Thursday, January 13, 2011

Collective energy

If you believe in a collective human energy, then what I am going to write about will make total sense to you. If not, well, it won't.

I don't generally listen to political speeches. Not any of them. I prefer to read the words afterward as a way to get the ideas without the emotion. In this case though, I felt the Wednesday memorial service in Tucson was different because I do believe in collective energy and wanted to be part of what I believed would be a positive surge of it.

Everything everyone said who spoke seemed part of a memorial service that truly was meant to heal. Very much I liked how Obama spoke to what had happened, where he put his emphasis, the way he personalized the victims and made us aware of the qualities of the heroes (and there were many that day). He was speaking of the best of who America is, and we needed to hear that at this time. He was working on building that positive energy that I believe in so much.

Although most everyone probably either listened to the speech or read the words, I wanted to pull a few out, ones that I felt most concisely spoke to what is needed now. What he was doing was speaking to our good angels, not our bad ones-- and we all have the bad ones, the times we yield to the inner anger and out it spouts.

So the following were the phrases that I think threaded through his words and that we most can take to heart-- if we want a kind of culture that things like happened Saturday don't happen. Some would say that's a dream. I would say it's about a collective human energy that we can build in positive ways or let deteriorate into chaos. Really it is a choice and it's not just what someone else does. It's what we do in our families, our communities, with our words. Do we build or tear down?
"But at a time when our discourse has become so sharply polarized – at a time when we are far too eager to lay the blame for all that ails the world at the feet of those who think differently than we do – it’s important for us to pause for a moment and make sure that we are talking with each other in a way that heals, not a way that wounds."

"Rather than pointing fingers or assigning blame, let us use this occasion to expand our moral imaginations, to listen to each other more carefully, to sharpen our instincts for empathy, and remind ourselves of all the ways our hopes and dreams are bound together."

"If this tragedy prompts reflection and debate, as it should, let’s make sure it’s worthy of those we have lost. Let’s make sure it’s not on the usual plane of politics and point scoring and pettiness that drifts away with the next news cycle."

"And if, as has been discussed in recent days, their deaths help usher in more civility in our public discourse, let’s remember that it is not because a simple lack of civility caused this tragedy, but rather because only a more civil and honest public discourse can help us face up to our challenges as a nation, in a way that would make them proud. It should be because we want to live up to the example of public servants like John Roll and Gabby Giffords, who knew first and foremost that we are all Americans, and that we can question each other’s ideas without questioning each other’s love of country, and that our task, working together, is to constantly widen the circle of our concern so that we bequeath the American dream to future generations."
These are good words, words right, left and the un-politicized should all take to heart. They are part of building a positive energy that can find solutions to problems that have bedeviled us too long. It is not hopeless and it starts with us wherever we are.

7 comments:

Parapluie said...

Thank you Rain, you quoted the words I wanted to paste up where I could see them.
I also liked how he believed in us. We all have a hero inside us. We also need to be aware of the tireless, brave people who we vote into office. Our self image of who and what we can become as a people was lifted by Obama's speech.

Kay Dennison said...

I thought his words wonderful and they touched the hearts and souls of many of us.
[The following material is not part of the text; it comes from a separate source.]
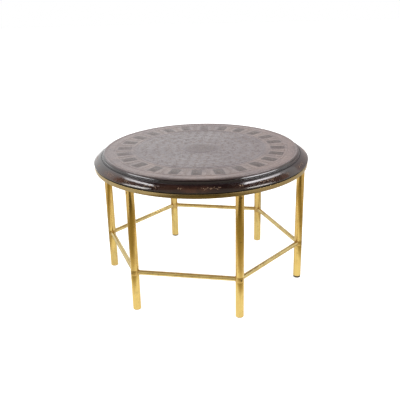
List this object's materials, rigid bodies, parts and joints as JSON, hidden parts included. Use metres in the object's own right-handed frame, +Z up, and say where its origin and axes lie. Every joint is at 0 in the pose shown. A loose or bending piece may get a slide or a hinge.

However, those who are prone to imprudent (to put it mildly) speech are still relentlessly carrying on their vile campaign and their toadies are still responding as usual.

Am I being too cynical?

Rain said...

Not from what I have heard, Kay. They are still going on following the leadership that spouts hate because it suits them and their fear won't let them turn another way. I just have to hope there aren't that many of them and that the middle will firmly see what the choice is. The middle is what decides elections.

Rain said...

And the energy we put out will still be a good thing for our country. I truly do believe in that. We can't let ourselves be turned to hate.

Kay Dennison said...

From your keyboard to God's monitor!

Parapluie said...

I liked hearing again that we can all make a difference in being more caring and better people in our families, neighborhoods, and communities. When there are comunication problems within a family, it is important to not point fingers. Expressing yourself by beginning with the phrase, "I feel ..." is a valid path to family understanings. Perhaps it would be a creative moral act to try the same tool for communication with neighbors and bloggers and the advertising sponsors of people we disagree with.

OldOldLady Of The Hills said...

I so agree with you Rain. I thought his words was eloquent and thoughtful in every way. I pray that evrryone who listened to Obama, or read his words, will be moved to be a "better" us!